*Task description*
Repeat exactly the lines from the start of the records below through the line that contains "its turned edges.", including both.

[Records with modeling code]
= = = = = = =
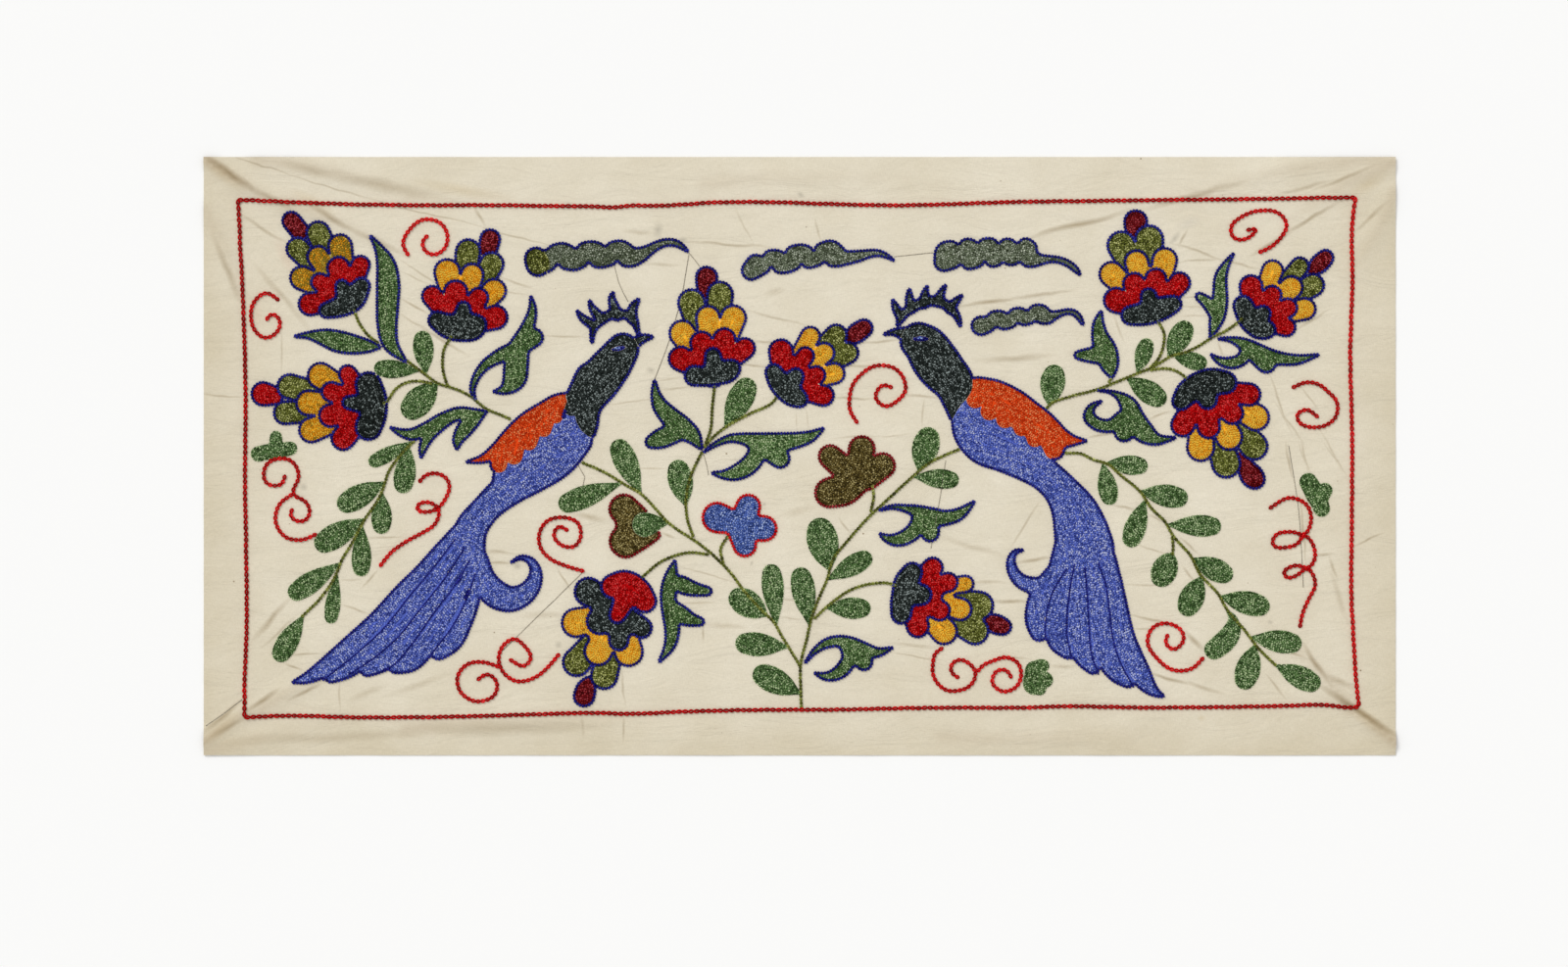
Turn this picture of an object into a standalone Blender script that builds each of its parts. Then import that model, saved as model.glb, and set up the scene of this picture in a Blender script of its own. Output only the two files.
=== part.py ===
"""An embroidered table runner, lying face up: one rectangle of plain cotton with its turned edges.

The cloth was pulled tight at its corners, so soft folds run in from them. Everything is in metres,
+X along the runner, +Y across it, +Z up. The origin is under the middle of the cloth.
"""

import math
from typing import NamedTuple

import bmesh
import bpy

LENGTH = 1.000
WIDTH = 0.502
# The cotton with its turned edge, and the silk lying on it, measured together.
THICKNESS = 0.0016
CORNER_RADIUS = 0.0015

# The mesh is coarse where the cloth is flat, and is halved twice close to a fold.
CELLS_ALONG = 32
CELLS_ACROSS = 16
HALVINGS = 2
# An edge this much of a cell long is a whole one, and a shorter one was halved already.
WHOLE_EDGE_SHARE = 0.7
# A fold dies away at this many of its half widths from its line.
FOLD_REACH = 2.1
SHARP_ANGLE = math.radians(40)
ROUNDING_ERROR = 1e-6

COTTON_COLOUR = (0.66, 0.60, 0.46, 1.0)
COTTON_ROUGHNESS = 0.9

HALF_LENGTH = LENGTH / 2
HALF_WIDTH = WIDTH / 2


class Fold(NamedTuple):
    """A soft ridge in the cloth from (x0, y0) to (x1, y1), with its height at both ends and midway."""

    x0: float
    y0: float
    x1: float
    y1: float
    bow: float
    half_width: float
    height_start: float
    height_middle: float
    height_end: float


FOLDS = (
    # Top left corner: the pull fold, where it goes on past the frame, and two soft ones beside it.
    Fold(-0.497, 0.248, -0.428, 0.209, -0.002, 0.0055, 0.0030, 0.0034, 0.0012),
    Fold(-0.430, 0.212, -0.345, 0.173, 0.004, 0.0070, 0.0010, 0.0022, 0.0000),
    Fold(-0.455, 0.249, -0.318, 0.217, 0.004, 0.0080, 0.0012, 0.0018, 0.0000),
    Fold(-0.499, 0.205, -0.470, 0.132, 0.003, 0.0070, 0.0014, 0.0016, 0.0000),
    # Top right corner: three fans of the pull.
    Fold(0.497, 0.246, 0.417, 0.201, -0.004, 0.0070, 0.0022, 0.0018, 0.0000),
    Fold(0.492, 0.249, 0.330, 0.221, -0.005, 0.0080, 0.0012, 0.0018, 0.0000),
    Fold(0.499, 0.222, 0.455, 0.150, 0.005, 0.0070, 0.0016, 0.0016, 0.0000),
    # Bottom left corner.
    Fold(-0.499, -0.240, -0.447, -0.208, 0.003, 0.0055, 0.0026, 0.0024, 0.0010),
    Fold(-0.452, -0.212, -0.398, -0.184, 0.002, 0.0065, 0.0010, 0.0018, 0.0000),
    Fold(-0.498, -0.249, -0.395, -0.228, 0.003, 0.0075, 0.0010, 0.0014, 0.0000),
    # Bottom right corner: the sharpest pull, running far in.
    Fold(0.499, -0.240, 0.460, -0.213, -0.001, 0.0050, 0.0036, 0.0034, 0.0018),
    Fold(0.462, -0.214, 0.384, -0.136, -0.006, 0.0065, 0.0016, 0.0022, 0.0000),
    # The margins: a long swell in each.
    Fold(-0.330, -0.229, -0.160, -0.222, 0.003, 0.0080, 0.0000, 0.0018, 0.0000),
    Fold(0.120, -0.236, 0.300, -0.231, -0.003, 0.0080, 0.0000, 0.0013, 0.0000),
    Fold(-0.080, 0.229, 0.090, 0.233, 0.003, 0.0080, 0.0000, 0.0012, 0.0000),
)


def clear_scene() -> None:
    """Removes every object that the file opened with."""
    for obj in list(bpy.data.objects):
        bpy.data.objects.remove(obj)


def place_in_fold(fold: Fold, x: float, y: float) -> tuple[float, float]:
    """Where a point lies in a fold.

    Args:
        fold: the fold.
        x, y: the point.

    Returns:
        Its share of the way along the fold, and its distance from the fold's bowed line.
    """
    run_x, run_y = fold.x1 - fold.x0, fold.y1 - fold.y0
    run = math.hypot(run_x, run_y)
    from_start_x, from_start_y = x - fold.x0, y - fold.y0
    share = (from_start_x * run_x + from_start_y * run_y) / run**2
    aside = (from_start_y * run_x - from_start_x * run_y) / run
    inside = min(max(share, 0.0), 1.0)
    past_end = (share - inside) * run
    aside -= fold.bow * 4 * inside * (1 - inside)
    return inside, math.hypot(aside, past_end)


def fold_height(fold: Fold, x: float, y: float) -> float:
    """How far one fold lifts the cloth at a point: a rounded ridge that dies away on both sides."""
    share, distance = place_in_fold(fold, x, y)
    if distance >= FOLD_REACH * fold.half_width:
        return 0.0
    early, late = min(2 * share, 1.0), max(2 * share - 1, 0.0)
    crest = fold.height_start + (fold.height_middle - fold.height_start) * early
    crest += (fold.height_end - fold.height_middle) * late
    return crest * math.cos(math.pi / 2 * distance / (FOLD_REACH * fold.half_width)) ** 2


def lift(x: float, y: float) -> float:
    """The height of the cloth's underside over the surface: the highest fold there, or none."""
    return max(fold_height(fold, x, y) for fold in FOLDS)


def near_fold(x: float, y: float, margin: float) -> bool:
    """Whether a point is on the slope of a fold, or within the margin of it."""
    return any(
        place_in_fold(fold, x, y)[1] < FOLD_REACH * fold.half_width + margin for fold in FOLDS
    )


def flat_rectangle() -> bmesh.types.BMesh:
    """The cloth's rectangle as a flat grid of equal cells."""
    mesh = bmesh.new()
    bmesh.ops.create_grid(mesh, x_segments=CELLS_ALONG, y_segments=CELLS_ACROSS, size=1.0)
    bmesh.ops.scale(mesh, vec=(HALF_LENGTH, HALF_WIDTH, 1.0), verts=mesh.verts)
    return mesh


def refine_near_folds(mesh: bmesh.types.BMesh) -> None:
    """Halves the grid's cells where a fold crosses them, so that its ridge has points to rise on."""
    cell = LENGTH / CELLS_ALONG
    for _ in range(HALVINGS):
        crossed = [
            face for face in mesh.faces if near_fold(*face.calc_center_median().xy, margin=cell / 4)
        ]
        shortest = WHOLE_EDGE_SHARE * cell
        edges = {edge for face in crossed for edge in face.edges if edge.calc_length() > shortest}
        bmesh.ops.subdivide_edges(mesh, edges=list(edges), cuts=1, use_grid_fill=True)
        cell /= 2
    bmesh.ops.triangulate(mesh, faces=mesh.faces)


def round_corners(mesh: bmesh.types.BMesh) -> None:
    """Draws the four outermost points in, as a turned corner is never quite sharp."""
    drawn_in = CORNER_RADIUS * (1 - math.sqrt(0.5))
    for vert in mesh.verts:
        at_end = abs(vert.co.x) > HALF_LENGTH - ROUNDING_ERROR
        if at_end and abs(vert.co.y) > HALF_WIDTH - ROUNDING_ERROR:
            vert.co.x -= math.copysign(drawn_in, vert.co.x)
            vert.co.y -= math.copysign(drawn_in, vert.co.y)


def thicken(mesh: bmesh.types.BMesh) -> None:
    """Gives the surface its thickness straight down, so that its flat parts have a flat underside."""
    made = bmesh.ops.extrude_face_region(mesh, geom=mesh.faces)["geom"]
    top = [item for item in made if isinstance(item, bmesh.types.BMVert)]
    bmesh.ops.translate(mesh, vec=(0, 0, THICKNESS), verts=top)
    bmesh.ops.recalc_face_normals(mesh, faces=mesh.faces)


def cotton() -> bpy.types.Material:
    """Unbleached cotton: pale, warm and without gloss."""
    material = bpy.data.materials.new("unbleached_cotton")
    material.use_nodes = True
    shader = material.node_tree.nodes["Principled BSDF"]
    shader.inputs["Base Color"].default_value = COTTON_COLOUR
    shader.inputs["Roughness"].default_value = COTTON_ROUGHNESS
    shader.inputs["Metallic"].default_value = 0.0
    return material


def build_ground_cloth(collection: bpy.types.Collection) -> bpy.types.Object:
    """Makes the runner's one piece, the cotton rectangle with its folds.

    Args:
        collection: the collection that takes it.

    Returns:
        The new object.
    """
    mesh = flat_rectangle()
    refine_near_folds(mesh)
    for vert in mesh.verts:
        vert.co.z = lift(vert.co.x, vert.co.y)
    round_corners(mesh)
    thicken(mesh)
    data = bpy.data.meshes.new("ground_cloth")
    mesh.to_mesh(data)
    mesh.free()
    data.shade_smooth()
    data.set_sharp_from_angle(angle=SHARP_ANGLE)
    data.materials.append(cotton())
    cloth = bpy.data.objects.new("ground_cloth", data)
    collection.objects.link(cloth)
    return cloth


def main() -> None:
    """Builds the runner in a collection of its own."""
    clear_scene()
    runner = bpy.data.collections.new("table_runner")
    bpy.context.scene.collection.children.link(runner)
    build_ground_cloth(runner)


main()
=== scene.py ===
"""Suzani table runner: unbleached cotton worked in silk chain stitch, laid flat and seen from above."""
import logging
import math
from dataclasses import dataclass, field
from enum import Enum
from itertools import cycle
from typing import Iterable, NamedTuple, Optional, Sequence

import bpy
import numpy as np
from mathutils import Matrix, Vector
from mathutils.geometry import delaunay_2d_cdt


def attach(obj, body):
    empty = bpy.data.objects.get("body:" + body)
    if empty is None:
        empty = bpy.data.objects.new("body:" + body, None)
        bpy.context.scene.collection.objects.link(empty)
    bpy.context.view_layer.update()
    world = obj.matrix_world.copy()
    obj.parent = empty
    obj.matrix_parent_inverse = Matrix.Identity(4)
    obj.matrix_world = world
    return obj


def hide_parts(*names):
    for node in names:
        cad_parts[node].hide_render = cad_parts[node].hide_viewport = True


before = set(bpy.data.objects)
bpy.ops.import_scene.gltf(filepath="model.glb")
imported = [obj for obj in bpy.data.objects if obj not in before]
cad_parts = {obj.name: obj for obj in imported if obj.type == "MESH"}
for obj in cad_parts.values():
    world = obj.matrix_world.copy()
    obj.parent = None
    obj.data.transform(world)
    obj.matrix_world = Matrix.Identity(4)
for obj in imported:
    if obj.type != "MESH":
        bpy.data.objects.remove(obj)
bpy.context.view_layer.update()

LOG = logging.getLogger("suzani")
MM = 0.001
CLOTH_LENGTH = 1000.0
CLOTH_WIDTH = 502.0
# The layout below is in pixels of the photograph, counted from its left and its top. All of it but the
# border was placed one by one.
# There the cloth is this many pixels long, with its middle at this pixel.
PHOTO_LENGTH = 1216.0
PHOTO_MIDDLE = (816.0, 465.5)
PIXEL = CLOTH_LENGTH / PHOTO_LENGTH
ROOT_BODY = "root"
FINISH_MAP = "OFBake"

Colour = tuple[int, int, int]
Points = Sequence[tuple[float, ...]]
# The points of a mesh, the three corners of each triangle, and each point's place on the finish map.
MeshParts = tuple[np.ndarray, np.ndarray, np.ndarray]


class Thread(Enum):
    """The silks, each under the name that its material's name is made from."""

    NAVY = "navy_silk"
    BLUE = "blue_silk"
    SKY = "sky_blue_silk"
    LEAF = "leaf_green_silk"
    OLIVE = "olive_silk"
    GREY_GREEN = "grey_green_silk"
    BOTTLE = "bottle_green_silk"
    GOLD = "gold_silk"
    RED = "red_silk"
    MAROON = "maroon_silk"
    BROWN = "brown_silk"
    ORANGE = "orange_silk"
    COTTON = "unbleached_cotton"


class Group(Enum):
    """The parts of the embroidery that are joined to one piece for each silk."""

    LEFT_BIRD = "left_bird"
    RIGHT_BIRD = "right_bird"
    FLOWERS = "flowers"
    SMALL_FLOWERS = "small_flowers"
    TREFOILS = "trefoils"
    OUTLINED_LEAVES = "outlined_leaves"
    SPRAY_LEAVES = "spray_leaves"
    CLOUD_BANDS = "cloud_bands"
    STEMS = "stems"
    CURLS = "curls"
    BORDER = "border"
    CARRIED = "carried_thread"


class Motif(NamedTuple):
    """A patch of fill stitch: strokes of varying width, its edging silk and its inner seams.

    A joined one meets its neighbours of the same group without an edging between them.
    """

    group: Group
    thread: Thread
    edge: Optional[Thread]
    strokes: Sequence[Points]
    seams: Sequence[Points] = ()
    joined: bool = False
    tone: float = 0.5


class Flower(NamedTuple):
    """A stepped flower: each row of petals lies over the next one out, and a cup holds them all."""

    tip: Points
    olive: Points
    gold: Points
    petals: Points
    cup: Sequence[Points]
    heart: tuple[float, float, float]
    petal_thread: Thread = Thread.RED
    cup_thread: Thread = Thread.BOTTLE
    tip_thread: Thread = Thread.MAROON
    gold_tone: float = 0.9
    cup_tone: float = 0.5


class Fold(NamedTuple):
    """A soft fold of the cloth between two points, in metres, with its height along the way."""

    x0: float
    y0: float
    x1: float
    y1: float
    bow: float
    half_width: float
    height_start: float
    height_middle: float
    height_end: float


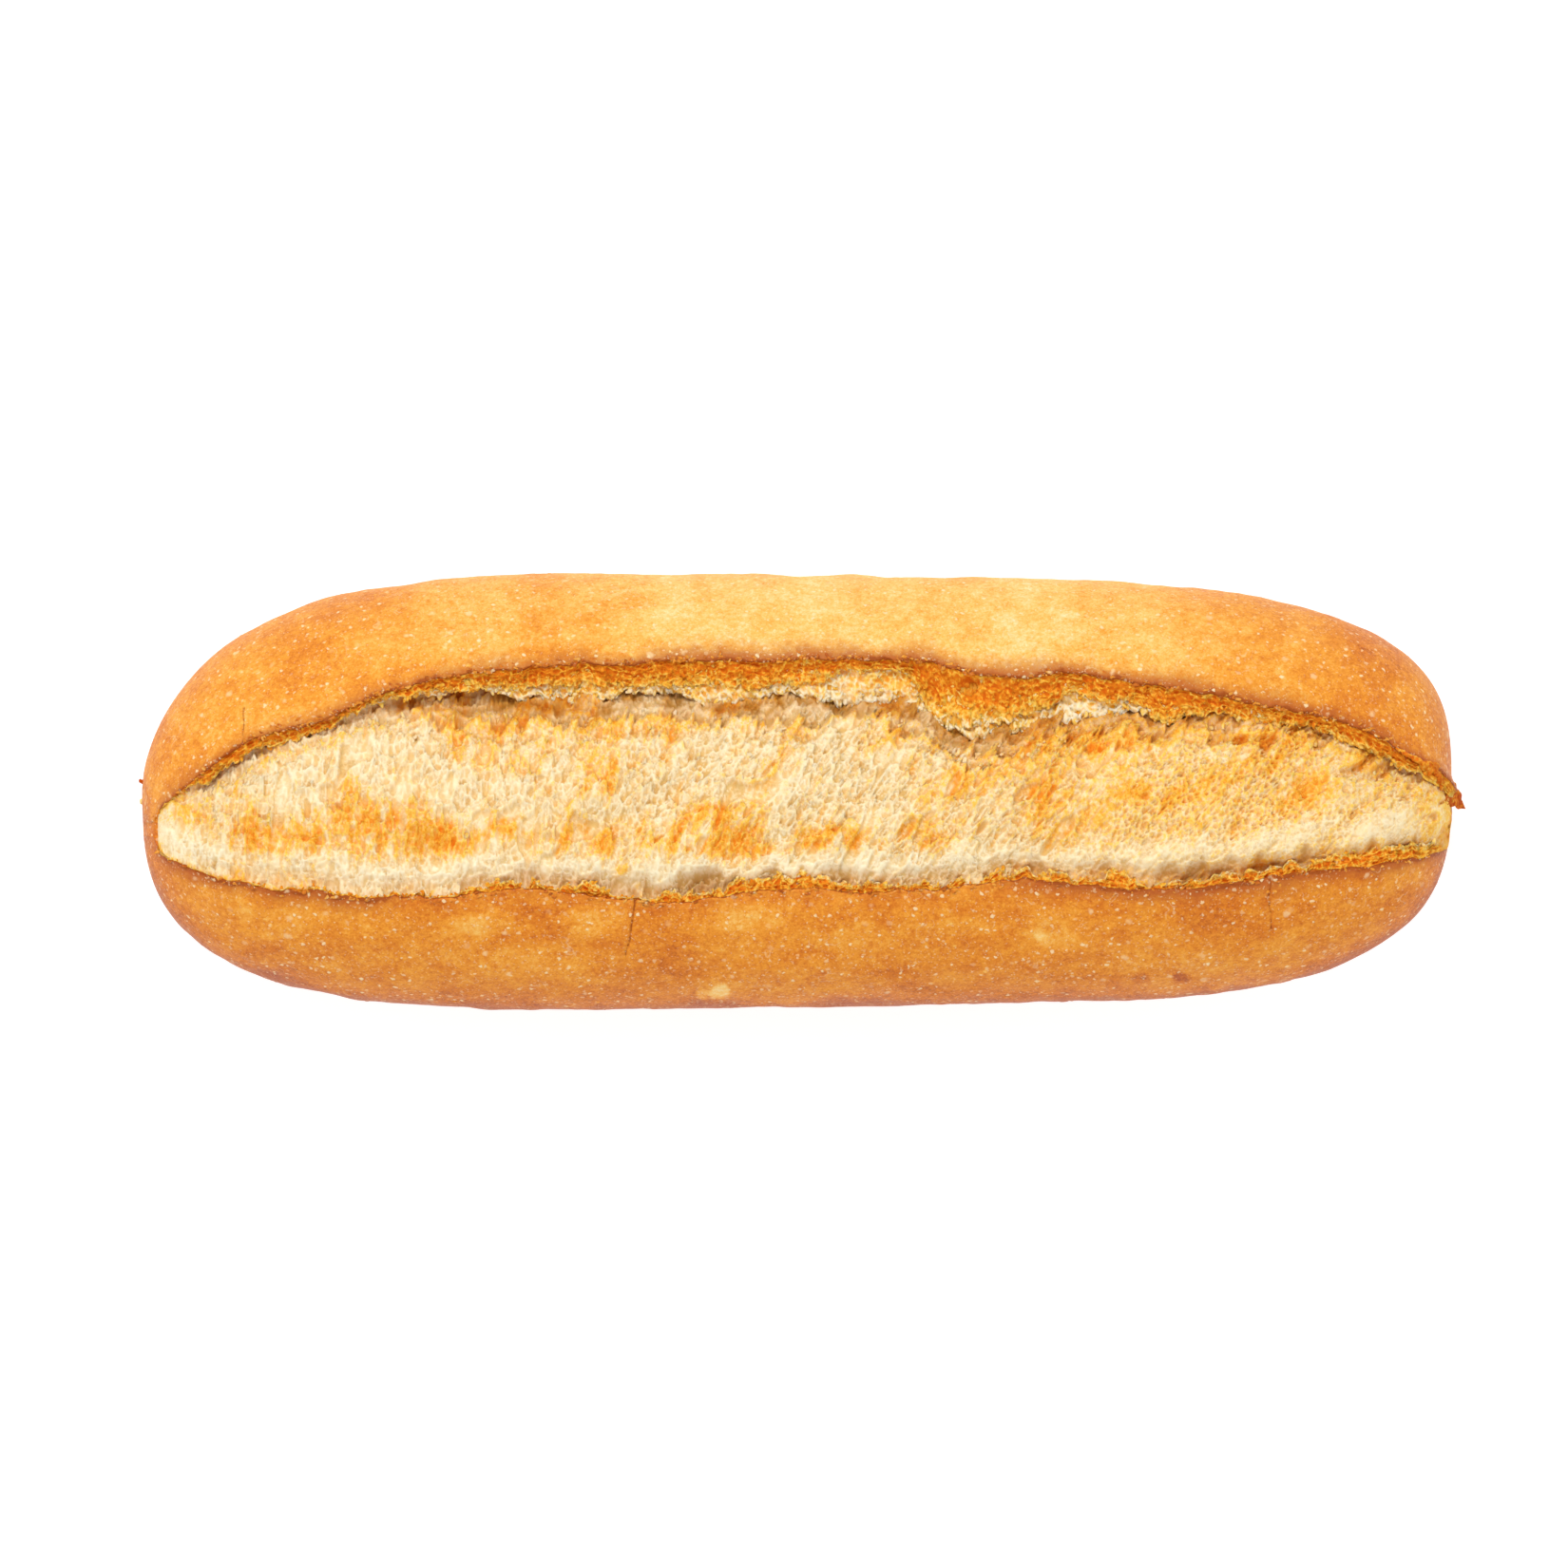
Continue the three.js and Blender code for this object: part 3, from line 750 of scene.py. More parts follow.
def cell_relief(s, y, zone):
    """Height of the torn cells over the crumb's lumps. Zone is 1 where fibres outweigh cells."""
    u, v = s.x - lean_at(s.x) * y, y + 0 * s.x
    wu = u + 0.8 * rough(u / 5, v / 7, 41) + 0.3 * noise(u / 1.3, v / 2.2, 44)
    wv = v + 1.6 * rough(u / 5, v / 6, 45) + 0.5 * noise(u / 1.4, v / 1.8, 48)
    middle, right = smooth(s.x, -55, -10), smooth(s.x, 35, 70)
    nearest, between, pick, up = cells(wu / 1.5, wv / mix(3.6, 2.2, middle), 71)
    long_cells = 0.9 * crest(between, 0.2) * (0.4 + 0.6 * pick) + 0.5 * (pick - 0.5)
    long_cells = long_cells + mix(0.5, 0.25, middle) * up
    nearest, between, pick, up = cells(wu / 2.1, wv / 2.3, 76)
    round_cells = 0.75 * crest(between, 0.24) + 0.55 * (pick - 0.5) + 0.3 * up
    nearest, between, pick, up = cells(wu / 0.85, wv / mix(1.7, 1.05, middle), 81)
    fine_cells = 0.5 * crest(between, 0.24) + 0.45 * (pick - 0.5) + 0.2 * up * (1 - right)
    relief = mix(long_cells, round_cells, 0.8 * right) * (1 - 0.4 * zone) + fine_cells
    skin = rough(u / 3.6, v / 6.5, 51, 2) + 0.1 * smooth(-s.x, 50, 80)
    bare = 0.85 * smooth(skin, 0.3, 0.5)
    relief = relief * (1 - 0.85 * bare) + 0.35 * bell((skin - 0.3) / 0.08) - 0.35 * bare
    pores = right * smooth(noise(u / 9, v / 8, 95), -0.2, 0.5) * bell(nearest / 0.3)
    strings = crest(noise(wu / 1.7, wv / 9, 91), 0.07) * smooth(noise(u / 5, v / 6, 93), -0.2, 0.3)
    strings = strings * mix(0.9, 0.6, middle) * (1 - 0.7 * right) * (1 - 0.4 * bare)
    return relief + strings - 0.7 * pores + 0.75 * zone * (folds(wu, wv) - 0.7) - 0.55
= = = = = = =
*Task output*
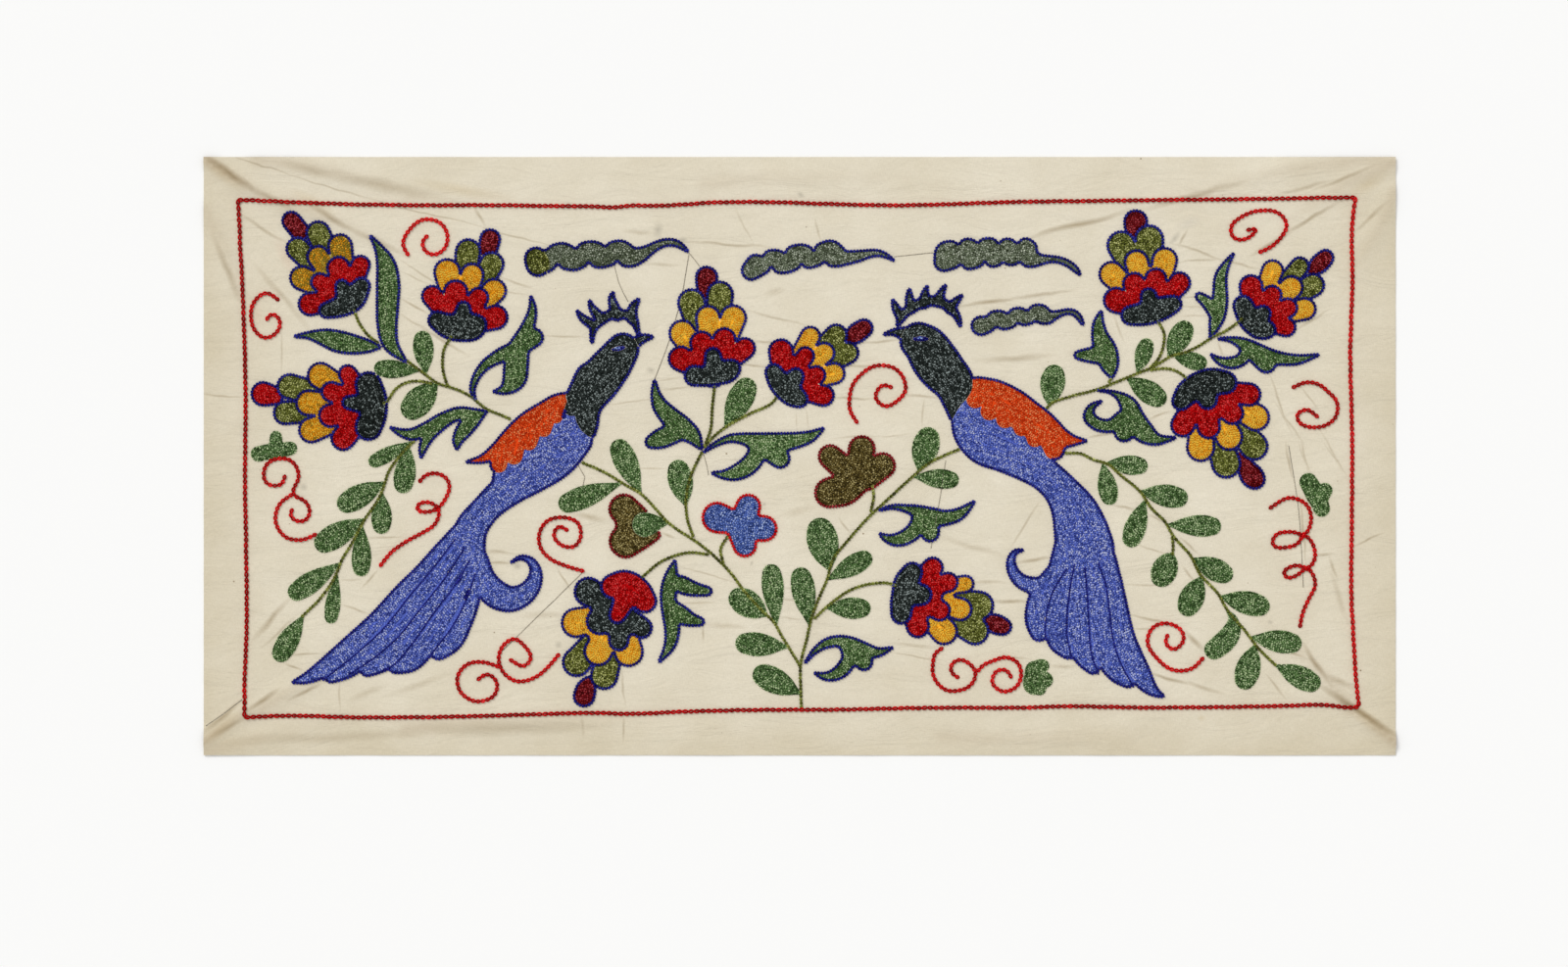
Turn this picture of an object into a standalone Blender script that builds each of its parts. Then import that model, saved as model.glb, and set up the scene of this picture in a Blender script of its own. Output only the two files.
=== part.py ===
"""An embroidered table runner, lying face up: one rectangle of plain cotton with its turned edges.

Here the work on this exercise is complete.